= Party discipline =

Cohesion within a political party

The term party discipline is used in politics in two closely related, yet distinct, meanings. In a broad sense (also known as party cohesion), the discipline is adherence of the party members at large to an agreed system of political norms and rules. In a narrow sense, most pronounced under the Westminster model, the party discipline is an obligation of the members of parliament to vote along their party's line, with few exceptions. The deviations might be countered by consequences ("whipping") that are designed to ensure the relative cohesion of members of the respective party group.

==Typology==
In order to maintain party discipline, given political parties usually appoint a party whip whose primary task it is to maintain party discipline and to ensure the given party members support the party on the floor of the legislature. In liberal democracies, party discipline commonly refers to the control that party leaders have over their caucus members in the legislature. Party discipline is important for all systems of government that allow parties to hold political power, as it can often be a determining factor in both the practical functionality of the government, as well as the efficient function of legitimate political process. Parliamentary groups can have discipline analogous to party discipline.

Breaking party discipline in both formal and informal settings may result in a number of consequences. Punishment for members who break party discipline largely varies on a case-to-case basis, but members may find themselves in a variety of positions from being internally demoted in the party to being expelled from the party itself. This results in there often being immense pressure for parliamentarians to compromise their beliefs if they conflict with the policy or decision that has been made by the parties leadership.

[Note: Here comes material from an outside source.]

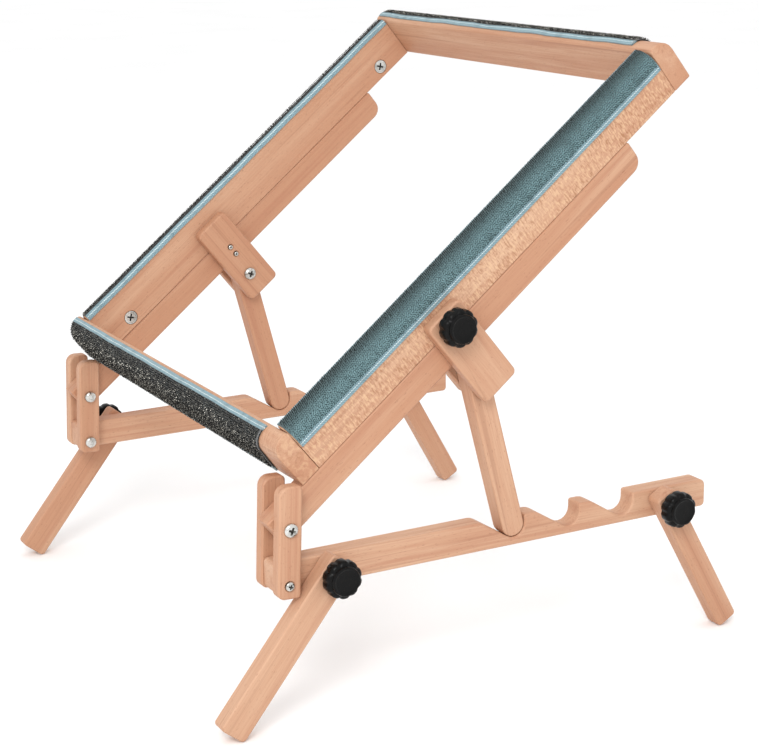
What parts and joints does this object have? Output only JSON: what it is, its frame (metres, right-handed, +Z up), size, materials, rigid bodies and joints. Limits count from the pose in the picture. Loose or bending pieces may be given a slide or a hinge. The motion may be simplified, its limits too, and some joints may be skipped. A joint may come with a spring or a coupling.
{
  "type": "gripper frame on a folding stand",
  "caption": "Square beech gripper frame for punch needle and rug hooking, clamped to a folding stand with struts, notched base beams, splayed legs and star knobs.",
  "frame": {"origin": "on the floor, midway between the two sides, under the lower front edge of the front rail", "axes": "+X to the right, +Y from the low front of the frame to its high back, +Z up"},
  "size_m": [0.5162, 0.4816, 0.5006],
  "materials": {
    "beech": "sanded, bare",
    "dark_pile": "wire pile on cloth",
    "teal_pile": "wire pile on cloth",
    "zinc_steel": "zinc plated",
    "black_plastic": "satin"
  },
  "bodies": {
    "arms": {"left_arm": "beech", "left_outer_clamp_plate": "beech", "left_inner_clamp_plate": "beech", "left_strut_bolt": "zinc_steel", "left_plate_screw_upper": "zinc_steel", "left_plate_screw_lower": "zinc_steel", "right_arm": "beech", "right_outer_clamp_plate": "beech", "right_inner_clamp_plate": "beech", "right_strut_bolt": "zinc_steel", "right_plate_screw_upper": "zinc_steel", "right_plate_screw_lower": "zinc_steel"},
    "gripper_frame": {"front_rail": "beech", "rear_rail": "beech", "left_rail": "beech", "right_rail": "beech", "front_gripper_strip": "dark_pile", "rear_gripper_strip": "dark_pile", "left_gripper_strip": "dark_pile", "right_gripper_strip": "teal_pile", "left_front_cam_lock": "zinc_steel", "left_rear_cam_lock": "zinc_steel", "right_front_cam_lock": "zinc_steel", "right_rear_cam_lock": "zinc_steel"},
    "left_clamp_knob": {"left_clamp_knob": "black_plastic"},
    "left_posts": {"left_outer_post": "beech", "left_inner_post": "beech", "left_arm_bolt": "zinc_steel", "left_arm_nut": "zinc_steel", "left_base_bolt": "zinc_steel", "left_base_nut": "zinc_steel"},
    "left_base": {"left_base_beam": "beech"},
    "left_strut": {"left_strut": "beech"},
    "left_front_leg": {"left_front_leg": "beech"},
    "left_front_leg_knob": {"left_front_leg_knob": "black_plastic"},
    "left_rear_leg": {"left_rear_leg": "beech"},
    "left_rear_leg_knob": {"left_rear_leg_knob": "black_plastic"},
    "right_clamp_knob": {"right_clamp_knob": "black_plastic"},
    "right_posts": {"right_outer_post": "beech", "right_inner_post": "beech", "right_arm_bolt": "zinc_steel", "right_arm_nut": "zinc_steel", "right_base_bolt": "zinc_steel", "right_base_nut": "zinc_steel"},
    "right_base": {"right_base_beam": "beech"},
    "right_strut": {"right_strut": "beech"},
    "right_front_leg": {"right_front_leg": "beech"},
    "right_front_leg_knob": {"right_front_leg_knob": "black_plastic"},
    "right_rear_leg": {"right_rear_leg": "beech"},
    "right_rear_leg_knob": {"right_rear_leg_knob": "black_plastic"}
  },
  "joints": [
    {"name": "frame_lift", "type": "slide", "parent": "arms", "child": "gripper_frame", "axis": [0, -0.6293, 0.7771], "range_m": [0, 0.09]},
    {"name": "left_clamp_screw", "type": "hinge", "parent": "arms", "child": "left_clamp_knob", "pos_m": [-0.216, 0.12365, 0.29719], "axis": [1, 0, 0], "continuous": true},
    {"name": "left_post_fold", "type": "hinge", "parent": "arms", "child": "left_posts", "pos_m": [-0.216, -0.01608, 0.1583], "axis": [1, 0, 0], "range_deg": [0, 45]},
    {"name": "left_base_fold", "type": "hinge", "parent": "left_posts", "child": "left_base", "pos_m": [-0.216, -0.018, 0.11434], "axis": [1, 0, 0], "range_deg": [-90, 0]},
    {"name": "left_strut_fold", "type": "hinge", "parent": "arms", "child": "left_strut", "pos_m": [-0.216, 0.15223, 0.25792], "axis": [1, 0, 0], "range_deg": [-54, 0]},
    {"name": "left_front_leg_fold", "type": "hinge", "parent": "left_base", "child": "left_front_leg", "pos_m": [-0.216, 0.019, 0.11784], "axis": [1, 0, 0], "range_deg": [0, 128]},
    {"name": "left_rear_leg_fold", "type": "hinge", "parent": "left_base", "child": "left_rear_leg", "pos_m": [-0.216, 0.332, 0.11784], "axis": [1, 0, 0], "range_deg": [-119, 60]},
    {"name": "left_front_leg_screw", "type": "hinge", "parent": "left_base", "child": "left_front_leg_knob", "pos_m": [-0.216, 0.019, 0.11784], "axis": [1, 0, 0], "continuous": true},
    {"name": "left_rear_leg_screw", "type": "hinge", "parent": "left_base", "child": "left_rear_leg_knob", "pos_m": [-0.216, 0.332, 0.11784], "axis": [1, 0, 0], "continuous": true},
    {"name": "right_clamp_screw", "type": "hinge", "parent": "arms", "child": "right_clamp_knob", "pos_m": [0.216, 0.12365, 0.29719], "axis": [1, 0, 0], "continuous": true},
    {"name": "right_post_fold", "type": "hinge", "parent": "arms", "child": "right_posts", "pos_m": [0.216, -0.01608, 0.1583], "axis": [1, 0, 0], "range_deg": [0, 45]},
    {"name": "right_base_fold", "type": "hinge", "parent": "right_posts", "child": "right_base", "pos_m": [0.216, -0.018, 0.11434], "axis": [1, 0, 0], "range_deg": [-90, 0]},
    {"name": "right_strut_fold", "type": "hinge", "parent": "arms", "child": "right_strut", "pos_m": [0.216, 0.15223, 0.25792], "axis": [1, 0, 0], "range_deg": [-54, 0]},
    {"name": "right_front_leg_fold", "type": "hinge", "parent": "right_base", "child": "right_front_leg", "pos_m": [0.216, 0.019, 0.11784], "axis": [1, 0, 0], "range_deg": [0, 128]},
    {"name": "right_rear_leg_fold", "type": "hinge", "parent": "right_base", "child": "right_rear_leg", "pos_m": [0.216, 0.332, 0.11784], "axis": [1, 0, 0], "range_deg": [-119, 60]},
    {"name": "right_front_leg_screw", "type": "hinge", "parent": "right_base", "child": "right_front_leg_knob", "pos_m": [0.216, 0.019, 0.11784], "axis": [1, 0, 0], "continuous": true},
    {"name": "right_rear_leg_screw", "type": "hinge", "parent": "right_base", "child": "right_rear_leg_knob", "pos_m": [0.216, 0.332, 0.11784], "axis": [1, 0, 0], "continuous": true}
  ],
  "couplings": [
    {"joint": "left_post_fold", "follows": "left_base_fold", "ratio": -0.5},
    {"joint": "left_strut_fold", "follows": "left_base_fold", "ratio": 0.6},
    {"joint": "right_post_fold", "follows": "right_base_fold", "ratio": -0.5},
    {"joint": "right_strut_fold", "follows": "right_base_fold", "ratio": 0.6}
  ]
}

In order to maintain strict discipline and discourage behaviour such as floor crossing, which entails the given member leaving the party to join another caucus in the legislature, parties often offer a number of incentives to loyal members. These incentives also greatly vary on a case-to-case basis; examples include financial incentives and internal promotion within the party. There are, however, occasions in which members of a party are granted a conscience vote or free vote, in which party discipline is waived, and given members are free to vote to their individual preference.

This shared ideology is an essential and important part of party cohesion, and reinforcing the given shared ideology through methods such as party discipline is crucial to the ruling party's survival in government.

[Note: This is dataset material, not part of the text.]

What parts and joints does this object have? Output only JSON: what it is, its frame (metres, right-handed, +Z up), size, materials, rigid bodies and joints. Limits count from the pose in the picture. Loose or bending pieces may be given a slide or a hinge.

==Strong party discipline==
Party discipline tends to vary largely depending on the type of governmental system of a given country.

===In Marxism-Leninism===
In Marxist–Leninist political systems, democratic centralism refers to strong party discipline with sanctions such as fines or expulsion from a communist party imposed on its members for disagreeing with the party.

"It is my will to join the Communist Party of China, uphold the Party's program, observe the provisions of the Party constitution, fulfill a Party member's duties, carry out the Party's decisions, strictly observe Party discipline, guard Party secrets, be loyal to the Party, work hard, fight for communism throughout my life, be ready at all times to sacrifice my all for the Party and the people, and never betray the Party."
— —Chinese Communist Party Admission Oath.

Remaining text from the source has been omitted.